Begin

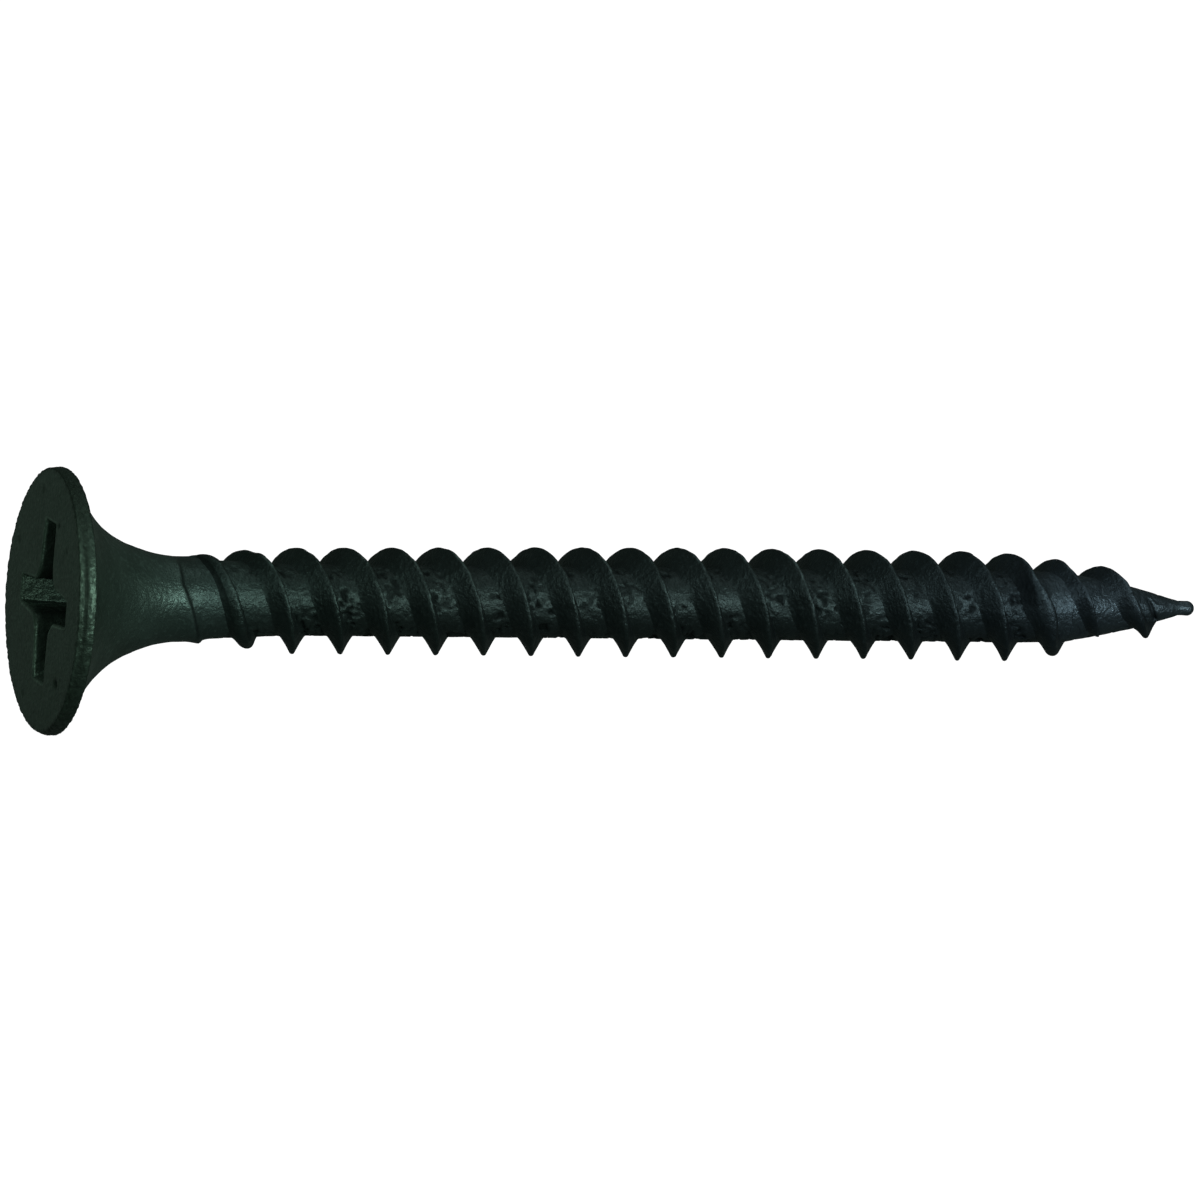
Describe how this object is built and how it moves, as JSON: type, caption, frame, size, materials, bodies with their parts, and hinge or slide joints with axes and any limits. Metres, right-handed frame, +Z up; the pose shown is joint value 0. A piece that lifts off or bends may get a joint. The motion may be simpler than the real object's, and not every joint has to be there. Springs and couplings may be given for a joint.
{
  "type": "wood screw",
  "caption": "Bugle-head wood screw with a cross recess, a coarse two-start right-hand thread and a sharp point, in black phosphated steel.",
  "frame": {"origin": "centre of the head's flat face, on the screw's axis", "axes": "+X along the screw's axis from the head to the point; +Z up, with the screw lying on its side"},
  "size_m": [0.0381, 0.0084, 0.0085],
  "materials": {
    "head_steel": "black phosphate, fine grain, satin",
    "thread_steel": "black phosphate over rolled steel, thin film of oil, satin"
  },
  "bodies": {
    "root": {"head": "head_steel", "neck": "head_steel", "core": "thread_steel", "thread_a": "thread_steel", "thread_b": "thread_steel", "point": "thread_steel"}
  },
  "joints": []
}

End

## Brief:
Using the data above, reproduce every line exactly.

## Finished answer:
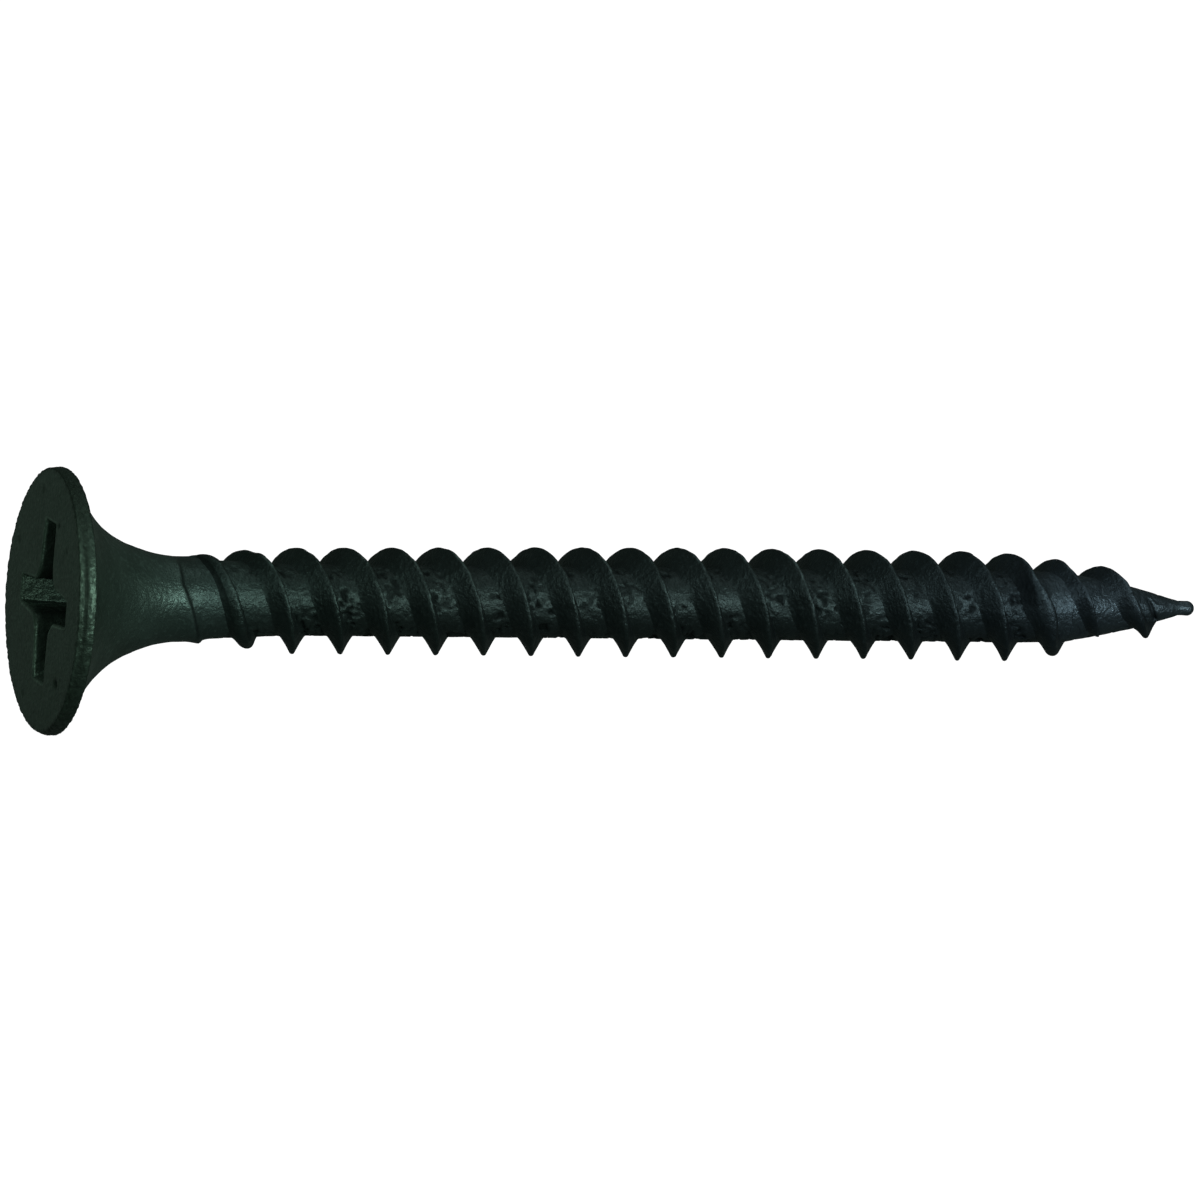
Describe how this object is built and how it moves, as JSON: type, caption, frame, size, materials, bodies with their parts, and hinge or slide joints with axes and any limits. Metres, right-handed frame, +Z up; the pose shown is joint value 0. A piece that lifts off or bends may get a joint. The motion may be simpler than the real object's, and not every joint has to be there. Springs and couplings may be given for a joint.
{
  "type": "wood screw",
  "caption": "Bugle-head wood screw with a cross recess, a coarse two-start right-hand thread and a sharp point, in black phosphated steel.",
  "frame": {"origin": "centre of the head's flat face, on the screw's axis", "axes": "+X along the screw's axis from the head to the point; +Z up, with the screw lying on its side"},
  "size_m": [0.0381, 0.0084, 0.0085],
  "materials": {
    "head_steel": "black phosphate, fine grain, satin",
    "thread_steel": "black phosphate over rolled steel, thin film of oil, satin"
  },
  "bodies": {
    "root": {"head": "head_steel", "neck": "head_steel", "core": "thread_steel", "thread_a": "thread_steel", "thread_b": "thread_steel", "point": "thread_steel"}
  },
  "joints": []
}